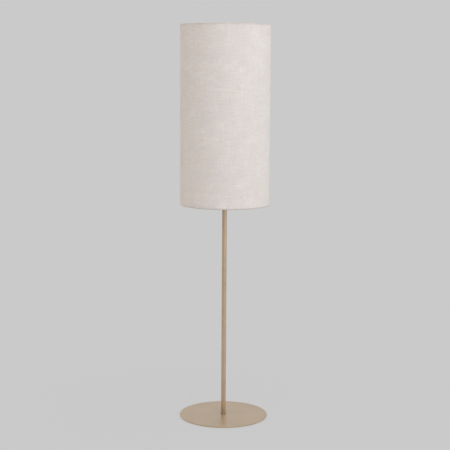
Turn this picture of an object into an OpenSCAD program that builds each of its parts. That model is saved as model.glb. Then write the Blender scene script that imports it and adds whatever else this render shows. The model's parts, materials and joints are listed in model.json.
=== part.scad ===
// Column floor lamp: a tall cloth cylinder on a slim tube stem with a flat disc base.
// Millimetres, +Z up, -Y is the front. The origin is on the floor, at the centre of the base.

/* [Base] */
// Diameter of the round base plate
base_d = 300; // [240:1:360]
// Thickness of the base plate
plate_t = 4; // [4:0.5:10]
// Rounding of the plate's edges
plate_edge_r = 0.8; // [0.3:0.1:1.5]
// Thickness of the felt under the plate
felt_t = 0.8; // [0.6:0.1:3]
// How far the felt stays in from the plate's edge
felt_inset = 10; // [4:1:30]
// Diameter of the hole in the felt, round the screw
felt_hole_d = 30; // [16:1:60]

/* [Base screw] */
// Thread diameter of the countersunk screw that holds the stem
screw_d = 6; // [4:0.5:6]
// Head diameter of that screw
screw_head_d = 12; // [10:0.5:12]
// Length of thread in the stem's foot
screw_bite = 9; // [6:0.5:12]
// Width across the flats of its socket
screw_hex = 4; // [2.5:0.5:4]
// Depth of its socket
screw_hex_depth = 2.2; // [1:0.1:2.5]

/* [Stem] */
// Outer diameter of the stem tubes
stem_d = 16; // [16:0.5:24]
// Wall of the stem tubes
stem_wall = 1.5; // [1:0.1:1.5]
// Length of the lower tube
lower_tube_len = 420; // [250:5:520]
// Chamfer at the meeting ends of the tubes
seam_chamfer = 0.25; // [0.1:0.05:0.5]
// How far the joiner reaches into each tube
joiner_reach = 25; // [15:1:40]
// Diameter of the cable way through the joiner
joiner_bore_d = 8; // [6:0.5:9]
// Length of the threaded foot insert
foot_insert_len = 14; // [13:0.5:30]
// Length of the threaded top insert
top_insert_len = 16; // [12:1:30]

/* [Cable entry] */
// Height of the entry's centre over the foot insert
entry_rise = 12; // [8:1:60]
// Diameter of the grommet's cable hole
entry_bore_d = 6; // [4:0.5:6.5]
// Rubber round the cable hole
grommet_wall = 1; // [0.6:0.1:1.2]
// How far the grommet's flange overlaps the tube
grommet_flange = 1.4; // [0.8:0.1:1.5]
// Thickness of the grommet's flange beyond the tube
grommet_flange_t = 1.8; // [1:0.1:4]
// How far the grommet's inner lip overlaps the tube
grommet_lip = 0.8; // [0.4:0.1:1]
// Thickness of the inner lip at its thinnest
grommet_lip_t = 0.8; // [0.5:0.1:1.5]

/* [Shade] */
// Outer diameter of the shade
shade_d = 300; // [220:1:400]
// Height of the shade
shade_h = 600; // [400:5:700]
// Height of the shade's lower rim over the floor
shade_bottom = 732; // [640:1:800]
// Thickness of the linen
linen_t = 0.8; // [0.4:0.1:1.2]
// Thickness of the plastic lining
lining_t = 0.5; // [0.3:0.1:1]
// Diameter of the wires in the rims
wire_d = 4; // [3:0.5:6]
// Width of the linen's overlap at the back
overlap_w = 14; // [8:1:30]
// Thickness of the overlap over the linen
overlap_t = 0.5; // [0.3:0.1:1]

/* [Shade carrier] */
// Height of the gallery over the shade's lower rim
spider_rise = 150; // [80:5:260]
// Number of arms
arm_count = 3; // [3:1:4]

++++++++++

• WHAT THE TASK ASKS: Write out the whole listing exactly.

• TASK OUTPUT:
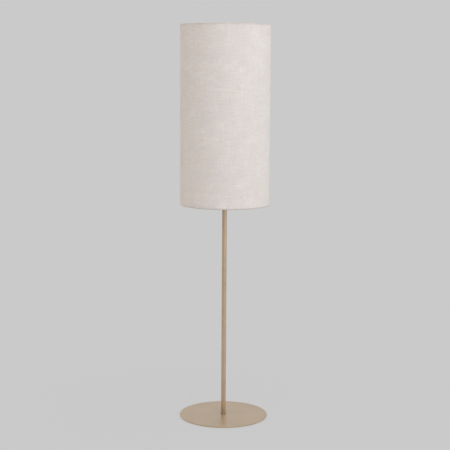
Turn this picture of an object into an OpenSCAD program that builds each of its parts. That model is saved as model.glb. Then write the Blender scene script that imports it and adds whatever else this render shows. The model's parts, materials and joints are listed in model.json.
=== part.scad ===
// Column floor lamp: a tall cloth cylinder on a slim tube stem with a flat disc base.
// Millimetres, +Z up, -Y is the front. The origin is on the floor, at the centre of the base.

/* [Base] */
// Diameter of the round base plate
base_d = 300; // [240:1:360]
// Thickness of the base plate
plate_t = 4; // [4:0.5:10]
// Rounding of the plate's edges
plate_edge_r = 0.8; // [0.3:0.1:1.5]
// Thickness of the felt under the plate
felt_t = 0.8; // [0.6:0.1:3]
// How far the felt stays in from the plate's edge
felt_inset = 10; // [4:1:30]
// Diameter of the hole in the felt, round the screw
felt_hole_d = 30; // [16:1:60]

/* [Base screw] */
// Thread diameter of the countersunk screw that holds the stem
screw_d = 6; // [4:0.5:6]
// Head diameter of that screw
screw_head_d = 12; // [10:0.5:12]
// Length of thread in the stem's foot
screw_bite = 9; // [6:0.5:12]
// Width across the flats of its socket
screw_hex = 4; // [2.5:0.5:4]
// Depth of its socket
screw_hex_depth = 2.2; // [1:0.1:2.5]

/* [Stem] */
// Outer diameter of the stem tubes
stem_d = 16; // [16:0.5:24]
// Wall of the stem tubes
stem_wall = 1.5; // [1:0.1:1.5]
// Length of the lower tube
lower_tube_len = 420; // [250:5:520]
// Chamfer at the meeting ends of the tubes
seam_chamfer = 0.25; // [0.1:0.05:0.5]
// How far the joiner reaches into each tube
joiner_reach = 25; // [15:1:40]
// Diameter of the cable way through the joiner
joiner_bore_d = 8; // [6:0.5:9]
// Length of the threaded foot insert
foot_insert_len = 14; // [13:0.5:30]
// Length of the threaded top insert
top_insert_len = 16; // [12:1:30]

/* [Cable entry] */
// Height of the entry's centre over the foot insert
entry_rise = 12; // [8:1:60]
// Diameter of the grommet's cable hole
entry_bore_d = 6; // [4:0.5:6.5]
// Rubber round the cable hole
grommet_wall = 1; // [0.6:0.1:1.2]
// How far the grommet's flange overlaps the tube
grommet_flange = 1.4; // [0.8:0.1:1.5]
// Thickness of the grommet's flange beyond the tube
grommet_flange_t = 1.8; // [1:0.1:4]
// How far the grommet's inner lip overlaps the tube
grommet_lip = 0.8; // [0.4:0.1:1]
// Thickness of the inner lip at its thinnest
grommet_lip_t = 0.8; // [0.5:0.1:1.5]

/* [Shade] */
// Outer diameter of the shade
shade_d = 300; // [220:1:400]
// Height of the shade
shade_h = 600; // [400:5:700]
// Height of the shade's lower rim over the floor
shade_bottom = 732; // [640:1:800]
// Thickness of the linen
linen_t = 0.8; // [0.4:0.1:1.2]
// Thickness of the plastic lining
lining_t = 0.5; // [0.3:0.1:1]
// Diameter of the wires in the rims
wire_d = 4; // [3:0.5:6]
// Width of the linen's overlap at the back
overlap_w = 14; // [8:1:30]
// Thickness of the overlap over the linen
overlap_t = 0.5; // [0.3:0.1:1]

/* [Shade carrier] */
// Height of the gallery over the shade's lower rim
spider_rise = 150; // [80:5:260]
// Number of arms
arm_count = 3; // [3:1:4]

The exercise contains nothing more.